Challenge – Below are records; state how many of their lines hold the word "from", and give only the figure.

Listing –

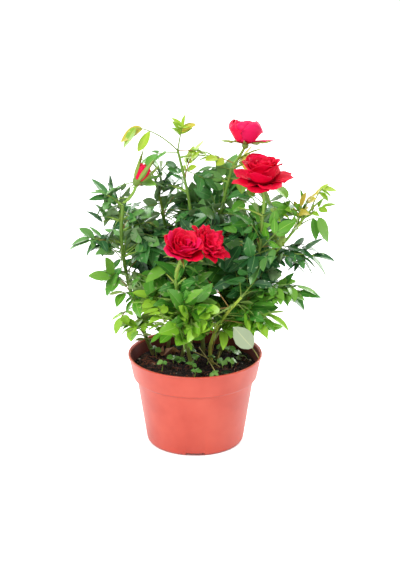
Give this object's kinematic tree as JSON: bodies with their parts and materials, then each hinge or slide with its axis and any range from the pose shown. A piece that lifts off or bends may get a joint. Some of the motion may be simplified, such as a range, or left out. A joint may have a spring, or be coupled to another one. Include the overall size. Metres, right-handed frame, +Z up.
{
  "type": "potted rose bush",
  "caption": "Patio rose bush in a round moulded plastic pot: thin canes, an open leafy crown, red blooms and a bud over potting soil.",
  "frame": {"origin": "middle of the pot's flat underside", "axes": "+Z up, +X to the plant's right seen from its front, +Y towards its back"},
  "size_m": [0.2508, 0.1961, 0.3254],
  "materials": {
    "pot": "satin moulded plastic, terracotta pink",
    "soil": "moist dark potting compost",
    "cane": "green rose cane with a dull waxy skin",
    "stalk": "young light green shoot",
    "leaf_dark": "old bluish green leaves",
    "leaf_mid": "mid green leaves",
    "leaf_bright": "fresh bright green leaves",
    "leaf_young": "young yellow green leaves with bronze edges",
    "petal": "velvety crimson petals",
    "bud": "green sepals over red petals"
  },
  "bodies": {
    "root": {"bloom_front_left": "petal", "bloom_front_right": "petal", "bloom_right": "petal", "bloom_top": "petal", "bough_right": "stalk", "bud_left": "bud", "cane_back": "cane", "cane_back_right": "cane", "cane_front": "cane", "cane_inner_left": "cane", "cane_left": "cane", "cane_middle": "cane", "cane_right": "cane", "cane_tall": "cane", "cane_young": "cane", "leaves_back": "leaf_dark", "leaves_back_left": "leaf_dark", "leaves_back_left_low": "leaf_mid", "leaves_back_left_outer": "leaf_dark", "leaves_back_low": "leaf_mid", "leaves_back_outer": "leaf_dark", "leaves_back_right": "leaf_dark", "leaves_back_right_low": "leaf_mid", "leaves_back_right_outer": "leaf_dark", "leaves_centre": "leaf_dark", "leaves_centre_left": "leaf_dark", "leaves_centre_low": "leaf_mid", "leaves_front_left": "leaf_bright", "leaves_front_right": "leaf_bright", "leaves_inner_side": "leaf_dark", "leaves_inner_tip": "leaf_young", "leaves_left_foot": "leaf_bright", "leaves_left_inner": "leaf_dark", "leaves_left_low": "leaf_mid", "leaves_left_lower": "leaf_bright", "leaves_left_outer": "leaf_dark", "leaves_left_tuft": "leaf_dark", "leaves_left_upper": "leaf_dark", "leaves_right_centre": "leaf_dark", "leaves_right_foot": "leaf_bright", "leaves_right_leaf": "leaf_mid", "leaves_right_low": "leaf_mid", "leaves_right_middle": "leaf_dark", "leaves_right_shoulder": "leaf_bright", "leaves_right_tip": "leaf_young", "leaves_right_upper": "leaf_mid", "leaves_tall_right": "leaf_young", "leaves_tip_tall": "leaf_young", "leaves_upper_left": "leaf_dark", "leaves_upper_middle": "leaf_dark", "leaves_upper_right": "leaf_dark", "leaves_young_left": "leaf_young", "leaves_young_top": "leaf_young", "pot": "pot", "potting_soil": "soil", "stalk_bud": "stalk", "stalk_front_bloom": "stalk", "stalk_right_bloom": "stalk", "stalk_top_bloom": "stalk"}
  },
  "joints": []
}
...
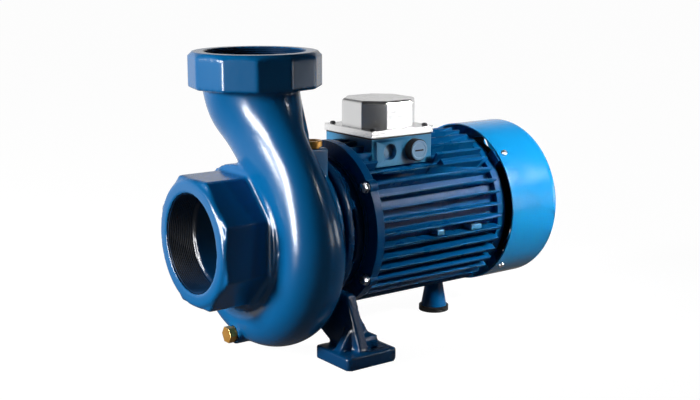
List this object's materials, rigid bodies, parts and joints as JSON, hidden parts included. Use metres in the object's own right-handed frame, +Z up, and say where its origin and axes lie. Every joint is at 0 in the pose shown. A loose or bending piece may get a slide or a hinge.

Output below – 2